No fundo, a dor são apenas informações elétricas recebidas por nosso cérebro que avisam que algo em nosso corpo está errado ou muito errado, preservando nossa integridade em última análise. Em Matrix, ela é simulada de maneira que mesmo naquele universo virtual nossas ações gerem dor. Sem a dor o mundo virtual não seria aceito por nós como real. Pensando inversamente, em tese, ela poderia ser ignorada ou desligada, mesmo se nosso corpo fosse destroçado.

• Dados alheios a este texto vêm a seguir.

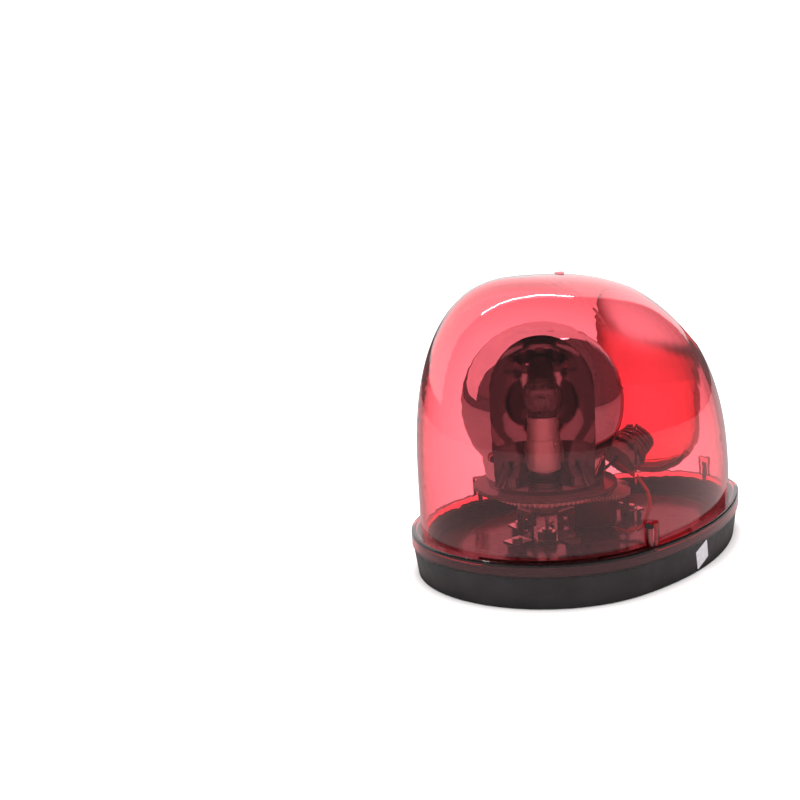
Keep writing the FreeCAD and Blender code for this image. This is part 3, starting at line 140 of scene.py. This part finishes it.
BALL_CENTRE = (0.0, LAMP_Y, 0.0795)   # reflector's ball
BALL_RADIUS = 0.038
BALL_SKIN = 0.0006                    # depth at which the ball's inside begins
BALL_FADE = 0.0004
WELL_CENTRE = (0.0, 0.0725 + LAMP_Y)  # cord well in the dome's tail, and its matt rim
RIM_INNER, RIM_OUTER, RIM_LOWEST = 0.0213, 0.0246, 0.08
RIM_EDGE, RIM_RISE, RIM_MATT = 0.0004, 0.002, 0.3
DECK_HALF_WIDTH, DECK_HALF_LENGTH = 0.064, 0.0925
DECK_SMOOTH, DECK_GRAINED = 0.74, 0.79   # shares of those, where smooth turns to grained


# ---------------------------------------------------------------- materials
def plastic(name, dark, light, rough, grain=2600, grain_depth=0.00003, mottle=60, coat=0.0,
            specular=0.5):
    """Moulded plastic: faint mottling, sparkle-free fine grain and uneven gloss."""
    t = Tree(name)
    colour = t.blend(t.spread(t.noise(mottle, 5), 0, 1), dark, light)
    gloss = t.spread(t.noise(mottle * 3.1, 6, 0.65), rough[0], rough[1])
    normal = t.bump(t.noise(grain, 2), 0.35, grain_depth)
    made = t.shader(Base_Color=colour, Roughness=gloss, Normal=normal)
    made.inputs["Specular IOR Level"].default_value = specular
    made.inputs["Coat Weight"].default_value = coat
    made.inputs["Coat Roughness"].default_value = 0.25
    return t.finish(made.outputs[0])


def housing_black(name, dark, light):
    """Black moulding: grained satin outside; under the dome, a smooth deck painted a lighter
    mottled colour, a painted sheen in place of its gloss reflection.
    """
    t = Tree(name)
    place = t.node("ShaderNodeVectorMath", operation="LENGTH")
    t.feed(place.inputs[0], t.mapped(scale=(1 / DECK_HALF_WIDTH, 1 / DECK_HALF_LENGTH, 0)))
    inside = t.spread(place.outputs["Value"], 1, 0, DECK_SMOOTH, DECK_GRAINED)
    mottled = t.blend(t.spread(t.noise(60, 5), 0, 1), dark, light)
    # painted sheen: lighter mottled colour on the deck under the dome, standing in for its gloss
    # reflection
    painted_sheen = t.blend(t.spread(t.noise(90, 6, 0.65), 0, 1), rgb(0.06, 0.05, 0.052),
                    rgb(0.11, 0.09, 0.094))
    colour = t.blend(inside, mottled, painted_sheen)
    grained = t.spread(t.noise(190, 6, 0.65), 0.4, 0.54)
    smooth = t.spread(t.noise(90, 4), 0.1, 0.2)
    gloss = t.maths("ADD", t.maths("MULTIPLY", inside, smooth),
                    t.maths("MULTIPLY", t.maths("SUBTRACT", 1.0, inside), grained))
    normal = t.bump(t.noise(2400, 2), 0.3, 0.00003)
    made = t.shader(Base_Color=colour, Roughness=gloss, Normal=normal)
    made.inputs["Specular IOR Level"].default_value = 0.42
    return t.finish(made.outputs[0])


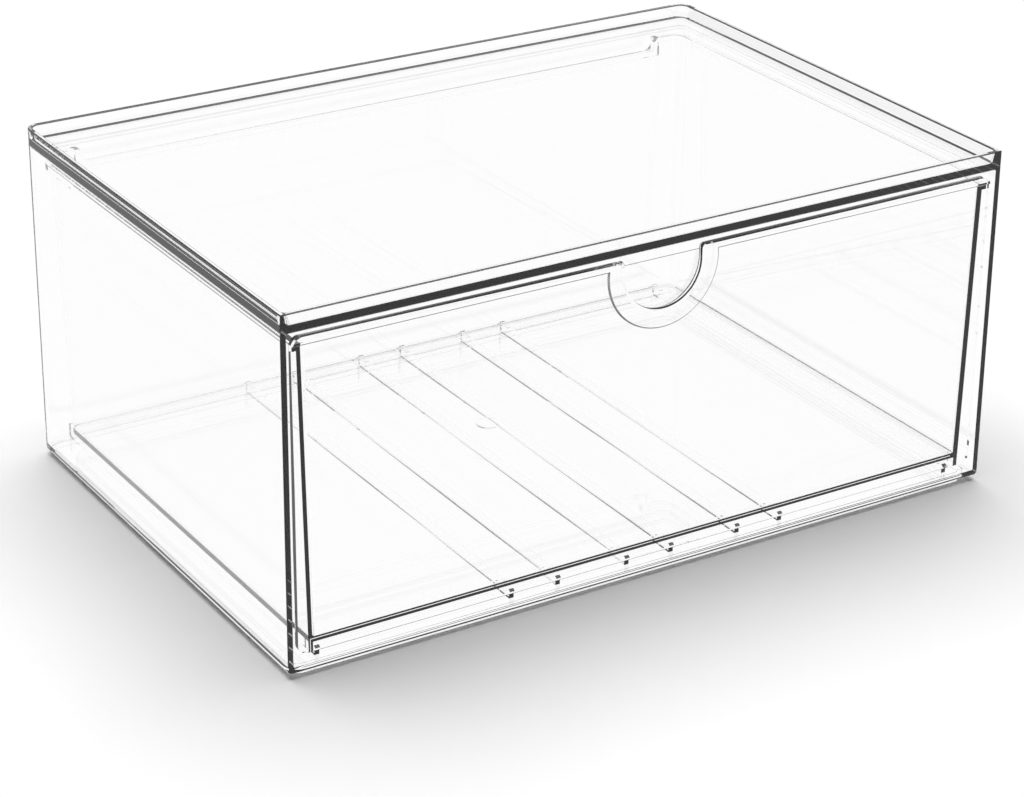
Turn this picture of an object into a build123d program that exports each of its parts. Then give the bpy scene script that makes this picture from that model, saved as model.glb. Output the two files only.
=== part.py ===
from build123d import *
import math
import os

# A clear stacking drawer box: an open-fronted housing and the drawer that slides in it.
# Millimetres. X runs across the front, Y from the front to the back, Z up.
# The origin is under the middle of the housing, on the surface that it stands on.

# Housing
width = 340.0
depth = 234.0
body_height = 151.0
housing_wall = 2.5
housing_top = 2.8
housing_floor = 2.5
housing_corner = 6.0
housing_bottom_round = 1.6
rim_height = 5.4
rim_thickness = 2.0
rim_round = 0.4
rim_front_corner = 2.0
foot_height = 2.5
foot_thickness = 2.0
foot_corner = 6.0
stack_clearance = 0.8

# Ribs on the housing floor, which carry the drawer
rib_width = 2.2
rib_height = 4.1
rib_nose = 2.0
rib_setback = 5.0
rib_pitch = 22.0
rib_pair_pitch = 55.4
rib_stop_height = 2.6
rib_stop_depth = 2.0
rib_stop_nose = 1.0
guide_clearance = 1.8

# Drawer front
front_gap = 2.5
front_thickness = 2.5
front_corner = 4.0
front_lip_height = 3.5
front_lip_raise = 1.0
notch_radius = 18.0
notch_band = 8.4
notch_centre_drop = 5.7
notch_mouth_round = 2.0
notch_back_round = 1.2

# Drawer tray
running_clearance = 0.3
tray_wall = 2.0
tray_floor = 2.2
tray_draft = 1.2
tray_outer_corner = 8.0
tray_inner_corner = 5.0
tray_front_corner = 1.5
tray_floor_round = 1.2
skirt_height = 3.3
side_drop = 3.1
back_drop = 6.5
back_corner_length = 15.0
back_step_round = 3.0
flange_overhang = 2.2
flange_thickness = 3.0
flange_side_gap = 2.8
gate_diameter = 10.5
gate_thickness = 0.5
gate_back_offset = 17.0

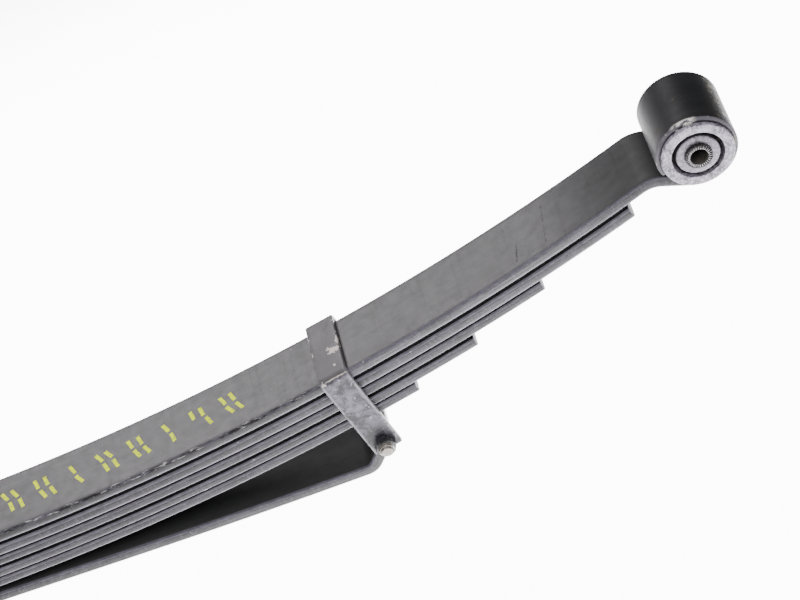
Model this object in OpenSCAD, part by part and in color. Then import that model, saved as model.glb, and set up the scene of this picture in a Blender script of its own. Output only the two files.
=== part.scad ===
// Multi-leaf semi-elliptic suspension spring: five curved leaves with
// liners between them, a flat overload leaf below, an upturned eye with a
// bonded bushing at each end, and a bolted rebound clip on each half.
// X runs along the spring, Y across it, Z up. The origin is on the centre
// bolt axis, on the underside of the overload leaf where the axle sits.

/* [Leaves] */
// Width of every leaf
leaf_w = 63.5; // [50:0.5:80]
// Thickness of the main leaf, the second leaf and the overload leaf
thick_t = 10.4; // [8:0.1:11.5]
// Thickness of the third, fourth and fifth leaves
thin_t = 8.7; // [7:0.1:10]
// Radius of the underside of the main leaf, before loading
main_r = 1806; // [1700:1:2000]
// Rounding of the rolled edges, as a share of the leaf's thickness
edge_share = 0.25; // [0.1:0.01:0.4]
// Angle from the centre bolt to an eye, about the centre of the arch
eye_ang = 24.31; // [22.5:0.01:26]
// Angle from the centre bolt to each end of the second leaf
tip2_ang = 22.05; // [20.5:0.01:22.2]
// Angle from the centre bolt to each end of the third leaf
tip3_ang = 19.08; // [18:0.01:20]
// Angle from the centre bolt to each end of the fourth leaf
tip4_ang = 16.82; // [16:0.01:17.8]
// Angle from the centre bolt to each end of the fifth leaf
tip5_ang = 14.89; // [14.3:0.01:15.8]

/* [Liners] */
// Thickness of the wide liners, under the first and third leaves
liner_wide = 3.5; // [2.5:0.1:4]
// Thickness of the narrow liners, under the second and fourth leaves
liner_thin = 1.6; // [1:0.1:2.4]
// How far a liner's side stays inside the leaves' side
liner_inset = 2.2; // [1:0.1:5]
// Thickness of the centre spacer above the overload leaf
spacer_t = 4.5; // [3:0.1:8]
// Length of the centre spacer
spacer_l = 110; // [80:1:150]

/* [Overload leaf] */
// Half length of the straight middle
flat_half = 200; // [150:1:220]
// Length of the gently curved outer part
help_arc_l = 212; // [190:1:216]
// Turn of the gently curved outer part, in degrees
help_arc_a = 2.2; // [1:0.1:3]
// Turn of the hooked tip, in degrees
hook_ang = 52; // [40:1:56]
// Length of the hooked tip after its bend
hook_l = 18; // [10:1:20]

/* [Eyes and bushings] */
// Outer radius of the rolled eye
eye_r = 33.4; // [32:0.1:36]
// How far the eye's centre stands above the main leaf's underside
eye_lift = 2.2; // [0:0.1:5]
// Direction in which the leaf runs down to the eye, in degrees
drop_ang = 44.8; // [40:0.1:48]
// Inside radius of the bend before the eye
bend_r = 20; // [15:1:26]
// Wall of the bushing's steel shell
shell_wall = 1.6; // [1.2:0.1:2]
// Radius of the shell's flange
flange_r = 29.8; // [27:0.1:31]
// Thickness of the shell's flange
flange_t = 3.2; // [2:0.1:4]
// Outer radius of the moulded ring around the inner sleeve
ring_r = 17.8; // [15:0.1:18.5]
// Depth of the moulded groove in each end of the rubber
groove_d = 12; // [8:0.5:18]
// Outer radius of the inner sleeve
sleeve_r = 11; // [10:0.1:12]
// Radius of the inner sleeve's bore
sleeve_bore = 7.35; // [6:0.05:8.2]
// Length of the inner sleeve
sleeve_l = 76; // [74:0.5:84]
// Number of radial teeth on each end of the inner sleeve
teeth = 30; // [20:1:36]

/* [Rebound clips] */
// Angle from the centre bolt to a clip
clip_ang = 13.36; // [13:0.01:13.7]
// Width of the clip's strap
clip_w = 25; // [20:0.5:28]
// Thickness of the clip's strap
clip_t = 5; // [4:0.1:6]
// Length of the clip's legs below the main leaf's underside
clip_drop = 80.5; // [78:0.5:86]
// Distance of the clip bolt below the main leaf's underside
clip_bolt_drop = 72.5; // [71:0.5:74]
// Gap between the clip and the leaves
clip_gap = 0.6; // [0.4:0.1:1.2]
// Outer radius of the spacer tube on the clip bolt
tube_r = 8; // [7:0.1:8.5]

/* [Hidden] */
slack = 0.05;
hair = 0.05;
lap = 0.7;
r1i = main_r - thick_t;
r2i = main_r + liner_wide;
r3i = r2i + thick_t + liner_thin;
r4i = r3i + thin_t + liner_wide;
r5i = r4i + thin_t + liner_thin;
stack_r = r5i + thin_t;
arch_z = thick_t + spacer_t + stack_r;
top_z = arch_z - r1i;
eye_arm = main_r - eye_lift;
eye_in = eye_r - thick_t;
nx = sin(drop_ang);
nz = cos(drop_ang);
// The bend's centre lies on a line that runs beside the straight drop, at the
// distance from the arch's centre that makes the bend tangent to both.
bx = -(eye_r + bend_r) * nx;
bz = -(eye_r + bend_r) * nz - eye_arm;
bh = bx * nz - bz * nx;
bs = -bh + sqrt(bh * bh - bx * bx - bz * bz + pow(main_r + bend_r, 2));
cx = bx + bs * nz;
cz = bz + eye_arm - bs * nx;
bend_start = atan2(eye_arm - cz, -cx);
arc_half = eye_ang - (90 - bend_start);
// The rolled end stops where its outside would meet the straight drop.
roll_end = 270 - drop_ang - acos(eye_in / eye_r) - 1.6;
lap_a = lap / main_r * 180 / PI;
help_t = thick_t;
bolt_r = 5;
pin_r = 6.35;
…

De fato, muitas pessoas conseguem por autossugestão hipnótica, meditação, treino mental e outros artifícios suportar enormes quantidades de dor. Talvez seja uma boa ideia treinar estas habilidades.
Todos estamos sujeitos a morte atrozes. Resta apenas rezar para que Deus nos reserve não apenas a prometida vida eterna, mas também uma boa morte. Ao seu filho, Jesus esta não foi concedida. Morrer na cruz é um dos martírios humanos dos mais cruéis. A posição dos braços e o apoio nos pés tendem a sufocar o crucificado, comprimindo os pulmões e dificultando o movimento do diafragma, o músculo que os infla com ar. No processo, quando a vítima está quase desfalecendo por sufocamento, o corpo, em um espasmo natural, se retesa. O movimento involuntário permite que uma lufada de ar penetre nos pulmões, impedindo a morte iminente e ampliando o sofrimento do crucificado indefinidamente. O dispositivo é um sofisticado instrumento de tortura baseado em refinado conhecimento biofísico e de engenharia. Misericórdia, meu Jesus, como foi dura sua provação!
Como diz sabiamente o provérbio: - É melhor uma boa morte que uma ruim sorte.
Depois de ponderar estas mortes horríveis vejo o quanto é sábia esta afirmação. Uma boa vida a todos e, quando esta terminar, uma boa morte.